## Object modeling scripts
========================================
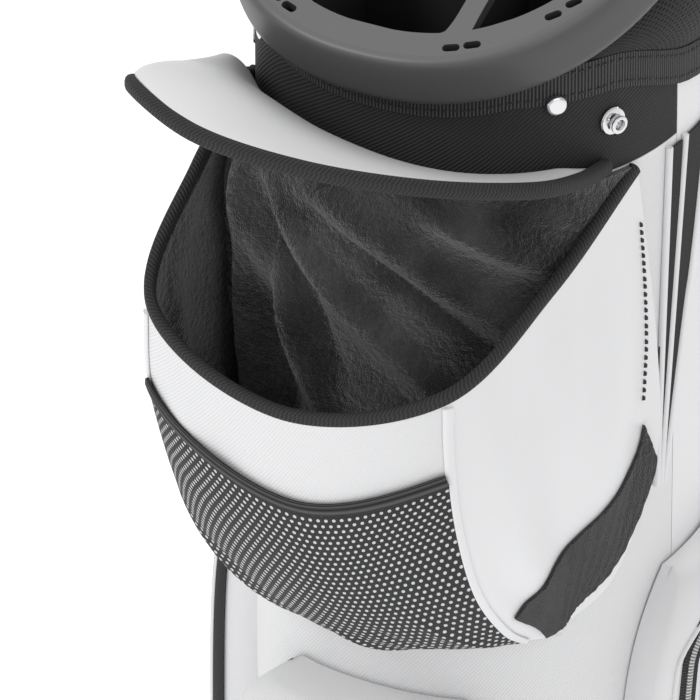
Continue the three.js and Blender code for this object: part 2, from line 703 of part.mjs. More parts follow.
function makeStrap() {
  for (const [end, z, lean] of [["top", STRAP.top, 1], ["bottom", STRAP.low, -1]]) {
    // a tab of webbing with a tunnel for the ring
    const tab = new THREE.BoxGeometry(34, 11, 44).translate(0, backY + 5.5, z + lean * 12);
    const tunnel = new THREE.CylinderGeometry(4.1, 4.1, 60, 12);
    tunnel.rotateZ(Math.PI / 2).translate(0, backY + 5.5, z);
    add(`strap_tab_${end}`, cut(tab, tunnel), M.webbing);
    // a square loop of wire: its inner bar turns in the tab's tunnel
    const frame = new THREE.Shape();
    const window = new THREE.Path();
    for (const [shape, grow] of [[frame, RING.wire], [window, -RING.wire]]) {
      const [x, low, high] = [RING.r + grow, -grow, 17 + grow];
      shape.moveTo(-x, low);
      shape.lineTo(x, low);
      shape.lineTo(x, high);
      shape.lineTo(-x, high);
      shape.closePath();
    }
    frame.holes.push(window);
    const wire = new THREE.ExtrudeGeometry(frame, { depth: 4.4, bevelEnabled: false }).translate(0, 0, -2.2);
    wire.rotateX(rad(RING.lean[end]));
    wire.translate(0, backY + 5.5, z);
    add(`strap_ring_${end}`, wire, M.chrome);
  }
  // the webbing's ends are sewn round the outer bars of the two rings
  const eye = (end, z) => {
    const lean = rad(RING.lean[end]);
    const [y, up] = [backY + 5.5 + 17 * Math.cos(lean), z + 17 * Math.sin(lean)];
    const round = new THREE.Shape();
    round.absarc(0, 0, 6, 0, 2 * Math.PI, false);
    const hole = new THREE.Path();
    hole.absarc(0, 0, 4, 0, 2 * Math.PI, false);
    round.holes.push(hole);
    const loop = new THREE.ExtrudeGeometry(round, { depth: STRAP.web, bevelEnabled: false, curveSegments: 5 });
    return loop.translate(0, 0, -STRAP.web / 2).rotateY(Math.PI / 2).translate(0, y, up);
  };
  const web = join(strapSlab(0, 1, STRAP.web, 2.4, 24), eye("top", STRAP.top), eye("bottom", STRAP.low));
  add("strap_webbing", web, M.webbing);
  add("strap_pad", strapSlab(0.16, 0.86, STRAP.pad, STRAP.padThick, 18, 2.4 + GAP), M.velour);
}

const parts = [makeBase, makeStays, makeTube, makeCollar, makeDividers, makePocket, makeMeshPouch, makePileStrips];
const more = [makeLid, makeLidWeb, makeInsets, makeTowelRing, makeZippedPockets, makeZips, makeStuds, makeStrap];
for (const make of [...parts, ...more]) make();

export default root;
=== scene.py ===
"""Looks for the golf bag: soft panels, lidded fleece pocket, mesh pouch, collar, strap and zips.

Lengths below are in millimetres, like the CAD source, and are scaled to metres when a mesh is made.
"""

import json
import math

import bpy
import bmesh
from mathutils import Matrix, Vector

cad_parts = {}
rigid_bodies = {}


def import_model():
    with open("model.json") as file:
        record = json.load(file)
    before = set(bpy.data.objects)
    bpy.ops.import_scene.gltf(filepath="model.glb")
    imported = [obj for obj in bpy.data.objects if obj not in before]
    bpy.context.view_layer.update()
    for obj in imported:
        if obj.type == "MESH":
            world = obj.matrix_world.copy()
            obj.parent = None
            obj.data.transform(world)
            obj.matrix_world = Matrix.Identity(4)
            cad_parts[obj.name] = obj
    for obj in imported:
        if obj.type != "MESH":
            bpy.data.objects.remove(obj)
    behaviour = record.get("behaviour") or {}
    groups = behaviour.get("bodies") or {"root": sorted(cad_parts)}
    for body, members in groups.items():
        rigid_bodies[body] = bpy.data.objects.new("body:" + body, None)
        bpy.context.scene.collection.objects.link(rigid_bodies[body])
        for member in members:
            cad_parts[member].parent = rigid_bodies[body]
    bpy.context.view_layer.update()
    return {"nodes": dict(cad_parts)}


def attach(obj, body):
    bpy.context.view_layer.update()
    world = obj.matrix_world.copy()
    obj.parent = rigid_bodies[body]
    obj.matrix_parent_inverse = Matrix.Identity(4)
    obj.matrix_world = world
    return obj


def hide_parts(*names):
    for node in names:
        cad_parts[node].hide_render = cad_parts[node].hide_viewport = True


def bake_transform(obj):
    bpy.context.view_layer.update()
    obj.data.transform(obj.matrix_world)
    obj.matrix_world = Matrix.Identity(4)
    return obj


for thing in list(bpy.data.objects):
    bpy.data.objects.remove(thing)
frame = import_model()

# ---------------------------------------------------------------- dimensions shared with the CAD
SUPER = 2.25
BODY_A, BODY_B = 125.0, 133.0
COLLAR_A, COLLAR_B, COLLAR_Z = 136.0, 149.0, 850.0
SLANT = math.radians(24)
SKIRT = 34.0
HINGE_Z = 726.0
TRIM_FRONT, TRIM_SIDE, TRIM_H = 800.0, 772.0, 22.0
BAND_ANGLE, BACK_ANGLE = 86.0, 148.0
WELL_X, WELL_Y = 50.0, (-54.0, 34.0)
SEAM_T = 1 / 3


def mix(p, q, t):
    return p + (q - p) * t


def smooth(low, high, x):
    t = min(1.0, max(0.0, (x - low) / (high - low)))
    return t * t * (3 - 2 * t)


def signed_power(x, p):
    return math.copysign(abs(x) ** p, x)


def rim(a, b, angle):
    """A point of the rounded outline; the angle is from the front towards +X, in degrees."""
    t = math.radians(angle)
    return a * signed_power(math.sin(t), 2 / SUPER), -b * signed_power(math.cos(t), 2 / SUPER)


def on_body(angle, z, out=0.0):
    return Vector((*rim(BODY_A + out, BODY_B + out, angle), z))


def collar_z(y):
    return COLLAR_Z + y * math.tan(SLANT)


def under_collar(angle):
    return collar_z(rim(BODY_A, BODY_B, angle)[1]) + 0.3


def trim_top(angle):
    return min(under_collar(angle), mix(TRIM_FRONT, TRIM_SIDE, smooth(60, 100, abs(angle))))


def spline(points, t):
    """Centripetal Catmull-Rom through the points, evenly in their order."""
    last = len(points) - 1
    place = min(max(t, 0.0), 1.0) * last
    i = min(int(place), last - 1)
    f = place - i
    p = [Vector(points[k]) if 0 <= k <= last else None for k in (i - 1, i, i + 1, i + 2)]
    p[0] = p[0] or 2 * p[1] - p[2]
    p[3] = p[3] or 2 * p[2] - p[1]
    d = [max((p[k + 1] - p[k]).length ** 0.5, 1e-4) for k in range(3)]
    m1 = ((p[1] - p[0]) / d[0] - (p[2] - p[0]) / (d[0] + d[1]) + (p[2] - p[1]) / d[1]) * d[1]
    m2 = ((p[2] - p[1]) / d[1] - (p[3] - p[1]) / (d[1] + d[2]) + (p[3] - p[2]) / d[2]) * d[1]
    f2, f3 = f * f, f * f * f
    return (
        p[1] * (2 * f3 - 3 * f2 + 1) + m1 * (f3 - 2 * f2 + f) + p[2] * (3 * f2 - 2 * f3) + m2 * (f3 - f2)
    )


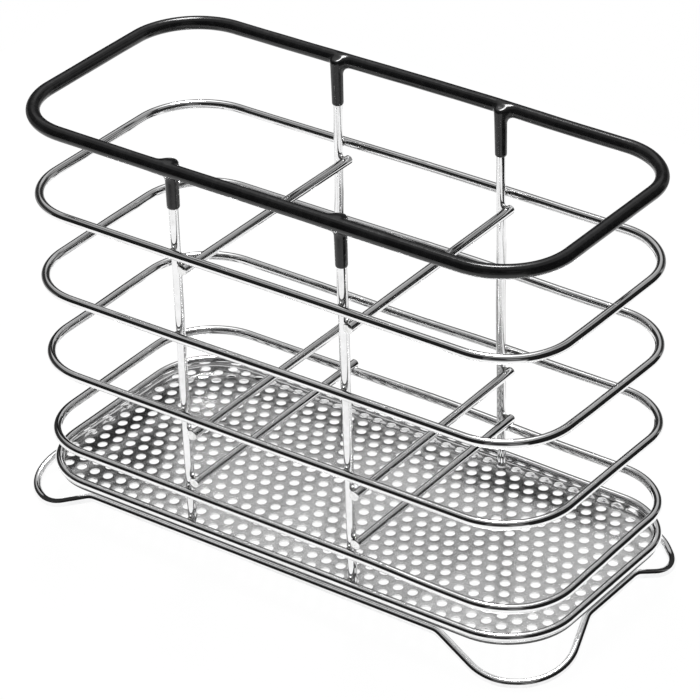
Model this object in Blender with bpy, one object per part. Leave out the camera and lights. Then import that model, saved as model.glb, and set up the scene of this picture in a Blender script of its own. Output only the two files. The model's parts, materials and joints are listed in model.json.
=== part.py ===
"""Cutlery holder: a welded wire basket with a vinyl-dipped rim and a perforated floor.

Metres, +Z up. X runs along the long sides and the front is -Y. The origin is on the table,
under the middle of the footprint that the foot wire makes.
"""

from math import ceil, cos, hypot, pi, radians, sin, sqrt, tan

import bmesh
import bpy
from mathutils import Matrix, Vector

# Outline that every hoop of wire shares, measured at the wire's centre
BASKET_LENGTH = 0.2000
BASKET_WIDTH = 0.0914
CORNER_RADIUS = 0.0231

# Stock: bright wire, the vinyl dipped over it, and the floor sheet
WIRE_RADIUS = 0.0015
RIM_COAT_RADIUS = 0.0023
DIP_COAT_RADIUS = 0.00215
PLATE_THICKNESS = 0.0006

# Gap left wherever two pieces are welded or clamped together
SEAT_GAP = 0.0003

# Heights, each from the hoop below it
FOOT_DROP = 0.0076
TRAY_TO_RING_4 = 0.0121
RING_4_TO_RING_3 = 0.0297
RING_3_TO_RING_2 = 0.0287
RING_2_TO_RING_1 = 0.0301
RING_1_TO_RIM = 0.0302

# Dividers: two pairs of uprights, each pair joined by three cross wires
LEFT_DIVIDER_X = -0.0324
RIGHT_DIVIDER_X = 0.0322
DIVIDER_OVERHANG = 0.0005
TOP_DIVIDER_BELOW_RING_1 = 0.0047
MIDDLE_DIVIDER_BELOW_RING_3 = 0.0068
LOW_DIVIDER_ABOVE_RING_4 = 0.0046

# Vinyl that runs down the top of each upright
UPRIGHT_ABOVE_RIM = 0.0009
DIP_LENGTH = 0.0162
DIP_CAP = 0.0005

# Floor sheet: round holes in staggered rows, with a plain margin under the tray ring
PLATE_OVERHANG = 0.0004
HOLE_DIAMETER = 0.0032
HOLE_PITCH = 0.00565
HOLE_MARGIN = 0.0008
HOLE_ROW_Y = -0.0014
HOLE_COLUMN_X = -0.0007

# Foot wire: one closed wire that leaves the outline at each corner in a hand-bent loop, so
# the loops differ a little. Measured from the outline's square corner, each one starts this
# far back along the side and along the end, and has its two low bends this far in and out.
FOOT_LOOPS = {
    (-1, -1): {
        "side_start": 0.0261,
        "end_start": 0.0323,
        "side_bend": (0.0087, 0.0032),
        "end_bend": (0.0078, 0.0106),
    },
    (1, -1): {
        "side_start": 0.0344,
        "end_start": 0.0331,
        "side_bend": (0.0119, 0.0057),
        "end_bend": (0.0063, 0.0086),
    },
    (1, 1): {
        "side_start": 0.0310,
        "end_start": 0.0303,
        "side_bend": (0.0121, 0.0044),
        "end_bend": (0.0123, 0.0055),
    },
    (-1, 1): {
        "side_start": 0.0305,
        "end_start": 0.0319,
        "side_bend": (0.0110, 0.0044),
        "end_bend": (0.0085, 0.0083),
    },
}
FOOT_START_RADIUS = 0.0070
FOOT_TIP_RADIUS = 0.0180

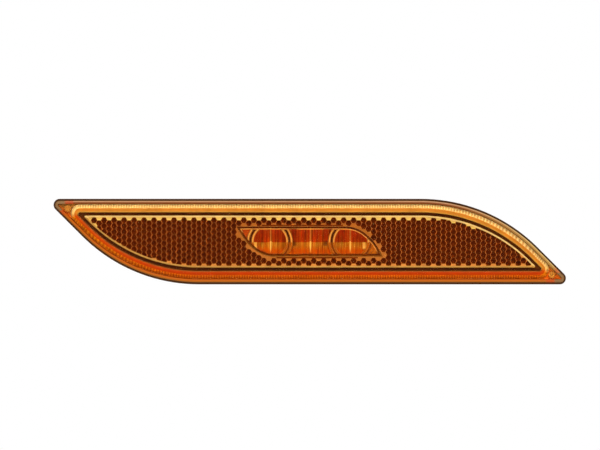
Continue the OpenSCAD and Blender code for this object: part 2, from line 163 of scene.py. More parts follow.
def grained(name, base, worn, roughness, scale, depth, **plain):
    """A finish whose colour, gloss and fine height vary as moulded, cast or stamped stock does."""
    finish, tree, skin = new_finish(name, base, roughness, **plain)
    feed = place(tree, "ShaderNodeGroup", (-500, 100), node_tree=grain)
    for key, value in (("Scale", scale), ("Base", base), ("Worn", worn), ("Roughness", roughness)):
        feed.inputs[key].default_value = value
    tree.links.new(feed.outputs["Color"], skin.inputs["Base Color"])
    tree.links.new(feed.outputs["Roughness"], skin.inputs["Roughness"])
    roughened(tree, skin, feed.outputs["Height"], 0.5, depth)
    return finish


def coat_node(name, finish):
    """Gives a CAD node its finish."""
    node[name].data.materials.clear()
    node[name].data.materials.append(finish)


black = grained("BlackMoulded", rgb(30, 28, 27), rgb(46, 43, 41), 0.42, 2600, 0.00006, Specular_IOR_Level=0.15)
black_tree, black_skin = black.node_tree, black.node_tree.nodes["Principled BSDF"]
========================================
Give again, word for word, the lines starting at the line that has "makePocket, makeMeshPouch, makePileStrips];" and ending at the line that has "before = set(bpy.data.objects)", with both of those lines included and nothing else.

## WRITTEN RESPONSE
const parts = [makeBase, makeStays, makeTube, makeCollar, makeDividers, makePocket, makeMeshPouch, makePileStrips];
const more = [makeLid, makeLidWeb, makeInsets, makeTowelRing, makeZippedPockets, makeZips, makeStuds, makeStrap];
for (const make of [...parts, ...more]) make();

export default root;
=== scene.py ===
"""Looks for the golf bag: soft panels, lidded fleece pocket, mesh pouch, collar, strap and zips.

Lengths below are in millimetres, like the CAD source, and are scaled to metres when a mesh is made.
"""

import json
import math

import bpy
import bmesh
from mathutils import Matrix, Vector

cad_parts = {}
rigid_bodies = {}


def import_model():
    with open("model.json") as file:
        record = json.load(file)
    before = set(bpy.data.objects)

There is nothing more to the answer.